Thursday, April 5, 2007

April 1

Srinegar
Both Remi and I were fairly groggy from lack of sleep when we dove down into the mountains and landed at Srinegar. We were not ready for the Tourist Police. They were charming but very determined to put us on a houseboat. They even found some houseboat owners who were willing to rent for the 200 rupees a night we were willing to pay. They surrounded us on the bus and ushered us into the Tourist Police Station in town. One guy was very hard nosed about it, but I just kept telling them there was no way I was going on a boat, I was afraid of water, I wanted solid earth underneath me. We insisted on a hotel. Finally after many hard stares the guy gave up and one of his men escorted us to a land based lodge. Pretty basic accommodation, no central heating or hot water, but at least we had the freedom of the city. I had been warned by Kashmiri's to stay away from those houseboat owners, they even scare Kashmiri's they are so rapacious, and there are stories about houseboat owners refusing to let tourists off the boats until they accede to whatever demands the owners want to make. I don't like that kind of situation.

March 30-31

Delhi
If the trip to Goa and my stay there was stress free and uneventful the trip to Delhi certainly balanced it in the other direction. For starters the plane took off half an hour late, so my friend who had been waiting for me at the airport had already taken off by the time I got out of the departure area. I had to get some money from a Citi Bank ATM machine so I took off in a rickshaw to find one. Just outside of the airport the driver made me transfer to a cab. I guess a way to get past licensing arrangements at the airport. I wanted to get my money and find a 400 rupee room, I've found them before at Paragangi down by the railroad but he talked me into trying a hotel five minutes from the airport that he claimed cost 1200 rupees. By this time we had been through so many twisting Delhi streets I was getting seriously paranoid and just wanted out of this vehicle. Turns out the hotel will not rent anything for less than 2800 rs, and the taxi driver wants 1500 rs. Got the hotel bill down by 800 by simply not registering or getting a receipt, it was pretty late and got a few bucks off the taxi by showing him I didn't have any more money in my purse. Still cost me almost a hundred dollars for the night. Meanwhile my friend has gone over to the departure terminal and checked into a 500 rs retiring room I didn't know anything about. My Internet connection worked in the hotel so I left him an email saying I would meet him on the plane in the morning.
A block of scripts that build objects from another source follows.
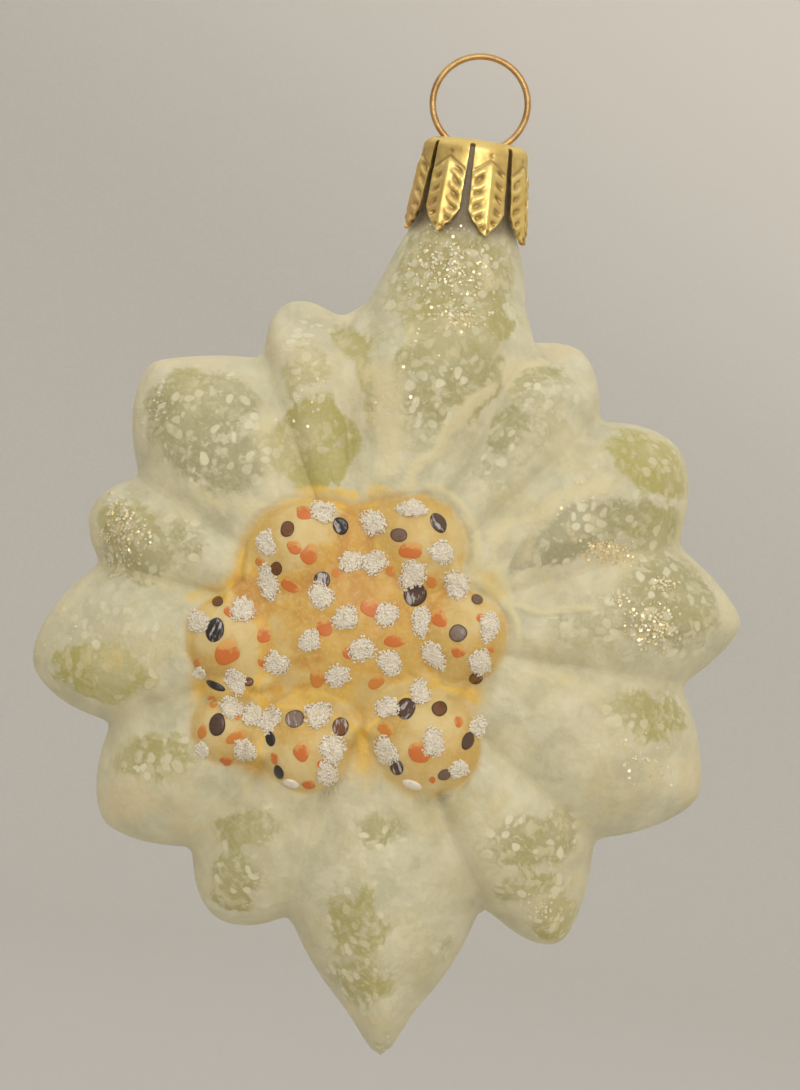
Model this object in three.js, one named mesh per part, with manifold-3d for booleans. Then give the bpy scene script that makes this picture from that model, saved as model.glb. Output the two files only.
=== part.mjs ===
// A mould-blown glass Christmas-tree ornament in the form of an edelweiss flower: a thin hollow glass flower
// with an open neck, a stamped metal crown cap over the neck, and a sprung wire hanger that ends in a ring.
// Millimetres, +Z up along the neck, the face of the flower towards -Y. The origin is the highest point of the
// inside of the ring, where a hook bears.
import * as THREE from "three";
import { mergeVertices } from "three/addons/utils/BufferGeometryUtils.js";
import Module from "manifold-3d";

const wasm = await Module();
wasm.setup();

// ---------------------------------------------------------------- driving dimensions

const SEAT_GAP = 0.3; // between pieces that rest on each other

// Wire hanger.
const WIRE_RADIUS = 0.33;
const RING_RADIUS = 4.75; // centre line of the ring
const RING_CENTRE_Z = WIRE_RADIUS - RING_RADIUS;
const RING_END_X = 2.85; // where the ring turns down into the cap
const LEG_X = 2.42; // at the top of the leg, just under the cap's plate
const LEG_SPLAY = 0.09; // sideways run of a leg for each millimetre down
const LEG_END_Z = -24;

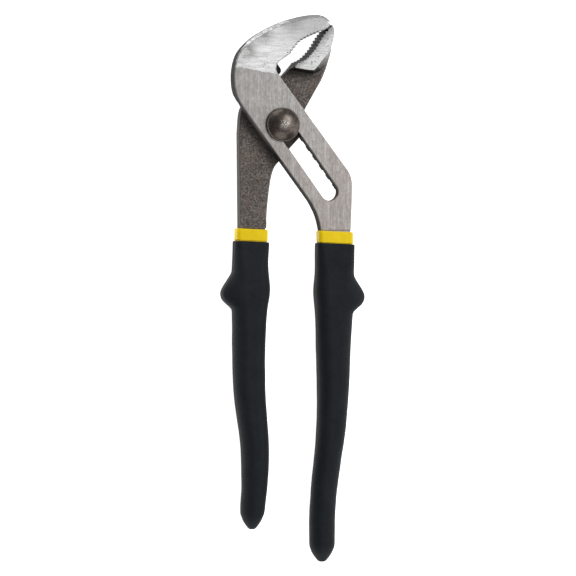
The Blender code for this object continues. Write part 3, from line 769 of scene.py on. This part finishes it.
# ---- Yellow underlayers ----
# The first dip on each handle: a smooth yellow plastisol skin, bonded to the steel from the band down to
# the tip. All but its top six millimetres is under the black grip.

BAND_SKIN = 0.7
TIP_ROWS = (10, 9, 8, 7, 6, 5, 4.2, 3.2, 2.4, 1.6, 1.1, 0.7, 0.35, 0.15, 0)


def dip_rows(handle, skins, end, steps, spacing, bumped=False, wave=0.0):
    """Rings from the mouth down to `end` mm short of the tip, their skin going from one depth to another."""
    length = handle.mouth - handle.tip[1]
    downs = [length * i / round(length / spacing) for i in range(round(length / spacing))]
    downs = [d for d in downs if d < length - 10]
    downs += [length - d for d in TIP_ROWS if d >= end]
    made = []
    for down in downs:
        share = at([(0, 0), (2, 0), (14, 1), (200, 1)], down)
        skin = skins[0] + (skins[1] - skins[0]) * share
        ring = handle.ring(handle.mouth - down, skin, steps, bumped, handle.slant * max(0, 1 - down / 20))
        if wave:
            fade = min(1, down / 5, (length - down) / 8)
            ring = [(x + wave * fade * noise.noise(Vector((x, y, z)) / 7), y,
                     z + wave * fade * noise.noise(Vector((x + 40, y, z)) / 7)) for x, y, z in ring]
        made.append(ring)
    return made


def yellow_dip():
    dip = Finish("yellow_dip", {"Specular IOR Level": 0.14, "Coat Weight": 0.06, "Coat Roughness": 0.25})
    cloud = dip.noise(0.28, 3)
    fine = dip.noise(1.6, 3)
    colour = dip.mix(dip.step(cloud, 0.35, 0.7), (0.80, 0.56, 0.001), (0.86, 0.62, 0.003))
    colour = dip.mix(dip.step(fine, 0.62, 0.78) * 0.2, colour, (0.55, 0.37, 0.02))
    grime = dip.step(dip.noise(0.8, 4, 0.7), 0.62, 0.8) * 0.22
    colour = dip.mix(grime, colour, (0.30, 0.21, 0.03))
    return dip.finish(colour, 0.36 + 0.12 * fine, 0.0, cloud + 0.2 * fine, 0.05)


yellow = yellow_dip()
for handle, half in ((slotted_handle, "slotted"), (tongued_handle, "tongued")):
    slant = handle.slant
    lip = [handle.ring(handle.band - d, skin, 12, slanted=slant)
           for d, skin in ((0, 1.6), (0.02, 1.25), (0.16, 0.93), (0.42, 0.76))]
    band = [handle.ring(handle.band - d, BAND_SKIN, 12, slanted=slant)
            for d in (0.8, 1.6, 2.6, 3.6, 4.6, 5.4)]
    band.append(handle.ring(handle.mouth + 0.25, 1.05, 12, slanted=slant))
    inside = dip_rows(handle, (1.85, 2.3), 6, 12, 12)[::-1]
    inside.append(handle.ring(handle.band - 0.3, 1.85, 12, slanted=slant))
    hidden = dip_rows(handle, (1.05, 1.45), 4.2, 12, 12)[1:]
    under = shaded(lofted(f"{half}_yellow_dip", inside + lip + band + hidden))
    under.data.materials.append(yellow)
    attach(under, f"{half}_body")
    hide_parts(f"{half}_half_yellow_underlayer")


# ---- Black grips ----
# The second dip: a thicker, matt black plastisol grip with a rolled mouth, a thumb bump on its outer side
# and a blunt tip. Its skin waves a little, as a dipped skin does, and is finely grained.

def black_dip():
    dip = Finish("black_dip", {"Specular IOR Level": 0.22})
    grain = dip.noise(1.9, 4, 0.7)
    cloud = dip.noise(0.16, 3)
    dull = dip.step(dip.noise(0.5, 3), 0.4, 0.8)
    colour = dip.mix(dip.step(cloud, 0.3, 0.7), (0.0036, 0.0058, 0.0086), (0.0066, 0.0092, 0.0126))
    colour = dip.mix(dip.step(grain, 0.5, 0.72) * 0.5, colour, (0.020, 0.023, 0.026))
    tips = dip.step(dip.y, -183.0, -189.5) * dip.step(dip.x, 0.0, -2.0) | dip.step(dip.y, -197.0, -204.5)
    colour = dip.mix(tips * 0.5, colour, (0.028, 0.031, 0.034))
    return dip.finish(colour, 0.60 + 0.18 * grain + 0.05 * dull, 0.0, grain + 0.6 * dull, 0.05)


black = black_dip()
for handle, half in ((slotted_handle, "slotted"), (tongued_handle, "tongued")):
    slant = handle.slant
    inside = dip_rows(handle, (0.9, 1.3), 3.2, 16, 10)[::-1]
    mouth = [handle.ring(handle.mouth - d, skin, 16, slanted=slant)
             for d, skin in ((-0.02, 0.62), (0.02, 0.42), (0.12, 0.22), (0.32, 0.08), (0.6, 0.0))]
    outside = dip_rows(handle, (0.0, 0.1), 0, 16, 1.1, bumped=True, wave=0.10)[1:]
    grip = shaded(lofted(f"{half}_black_grip_skin", inside + mouth + outside), 50)
    grip.data.materials.append(black)
    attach(grip, f"{half}_body")
    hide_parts(f"{half}_half_black_grip")


# ---- Table, light and camera ----
# A white table, which glows a little so that it stays even, under five soft panels: one overhead, a small
# strong one at the upper right, and wide ones to the right, beyond the handles and beyond the jaws.

bm = bmesh.new()
bmesh.ops.create_grid(bm, x_segments=1, y_segments=1, size=3000)
table = shaded(mesh_object("table", bm))
table.location.z = -0.0002
paper = Finish("paper", {"Emission Color": (1.0, 1.0, 1.0, 1.0), "Emission Strength": 0.9})
table.data.materials.append(paper.finish(
    paper.mix(paper.noise(0.02, 2), (0.93, 0.93, 0.93), (0.90, 0.90, 0.90)), 0.7, 0.0))

middle = (cad_low + cad_high) / 2


def panel(name, azimuth, height, distance, size, glow):
    """A rectangular soft light aimed at the tool. Azimuth is from +X, height above the table, in degrees."""
    a, e = math.radians(azimuth), math.radians(height)
    towards = Vector((math.cos(a) * math.cos(e), math.sin(a) * math.cos(e), math.sin(e)))
    light = bpy.data.lights.new(name, "AREA")
    light.shape = "RECTANGLE"
    light.size, light.size_y = size
    light.energy = glow * math.pi * size[0] * size[1]
    made = bpy.data.objects.new(name, light)
    made.location = middle + towards * distance
    made.rotation_mode = "QUATERNION"
    made.rotation_quaternion = towards.to_track_quat("Z", "Y")
    bpy.context.scene.collection.objects.link(made)


panel("overhead", 0, 74, 1.2, (0.30, 0.9), 1.6)
panel("key", 40, 50, 1.2, (0.6, 0.6), 4.8)
panel("right", -10, 30, 1.3, (0.8, 1.2), 1.2)
panel("bottom", -90, 42, 1.4, (1.2, 0.8), 1.2)
panel("top", 108, 20, 1.3, (1.2, 0.5), 2.2)

sky = bpy.data.worlds.new("sky")
sky.use_nodes = True
sky.node_tree.nodes["Background"].inputs["Color"].default_value = (1.0, 1.0, 1.0, 1.0)
sky.node_tree.nodes["Background"].inputs["Strength"].default_value = 0.28
scene = bpy.context.scene
scene.world = sky
scene.view_settings.view_transform = "Standard"

VIEW_TURN = math.radians(15)
VIEW_DISTANCE = 3.0
FRAME_HEIGHT = 0.2707
view_centre = Vector((2.6, -76.8, FACE)) * MM
camera = bpy.data.cameras.new("camera")
camera.lens = camera.sensor_width / FRAME_HEIGHT * VIEW_DISTANCE
eye = bpy.data.objects.new("camera", camera)
eye.location = view_centre + Vector((-math.sin(VIEW_TURN), 0, math.cos(VIEW_TURN))) * VIEW_DISTANCE
eye.rotation_euler = (0, -VIEW_TURN, 0)
scene.collection.objects.link(eye)
scene.camera = eye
When I got there in the morning I learned my flight to Srinagar had been canceled. I got a new reservation for the next day and decided to just settle in for a twenty hour wait at the airport, I certainly couldn't afford another hundred dollar night in Delhi. It was not a comfortable wait. Delhi Domestic terminals do not have an air conditioned public concourse like Canadian airports. Once off the sidewalk and inside you are in a security area and cannot leave the building again. No smoking inside of course so I just settled down to wait in whatever shade I could find outside. It was hot, but not as hot as Puttaparthi and dry so at least I could dry out every now and then, unlike Goa. All day long I hung about outside until as evening approached the security people began to ask what I was doing. Waiting for a plane I told them. The airport manager decided to fire up the scanning machine and run my bags through that and let me stay inside for the night. Just then Remi shows up. He had left his luggage in the retiring room and headed off into town to do some sightseeing and was just returning. So we spent a restless couple of hours inside being eaten by mosquitoes. I managed to talk the guards at the door outside to let me out and back in again for the odd cigarette. There were as many people flaked out on the concourse waiting for flights as there were stretched out on the benches inside.

It was very interesting watching the daily operation of this airport. It's not a large terminal, something you might find in a small Canadian city like Abbotsford, but it pumps more people through in an hour than Abbotsford would see in a month. Very efficient. The last flights leave about 1:30 am and start departing again about 3:00 am. I looked out on to the loading area behind the building, it was like a parking lot for planes, hundreds of them sitting wingtip to wingtip as far as a person could see.

Then they started loading up and taking off. They must have been leaving that runway every thirty seconds or so. There was about ten minutes to get on the plane before it was rolling into the takeoff queue. The pilot announced that there were 27 planes ahead of us. It didn't matter to me. There were no mosquitoes in the plane. I was sound asleep.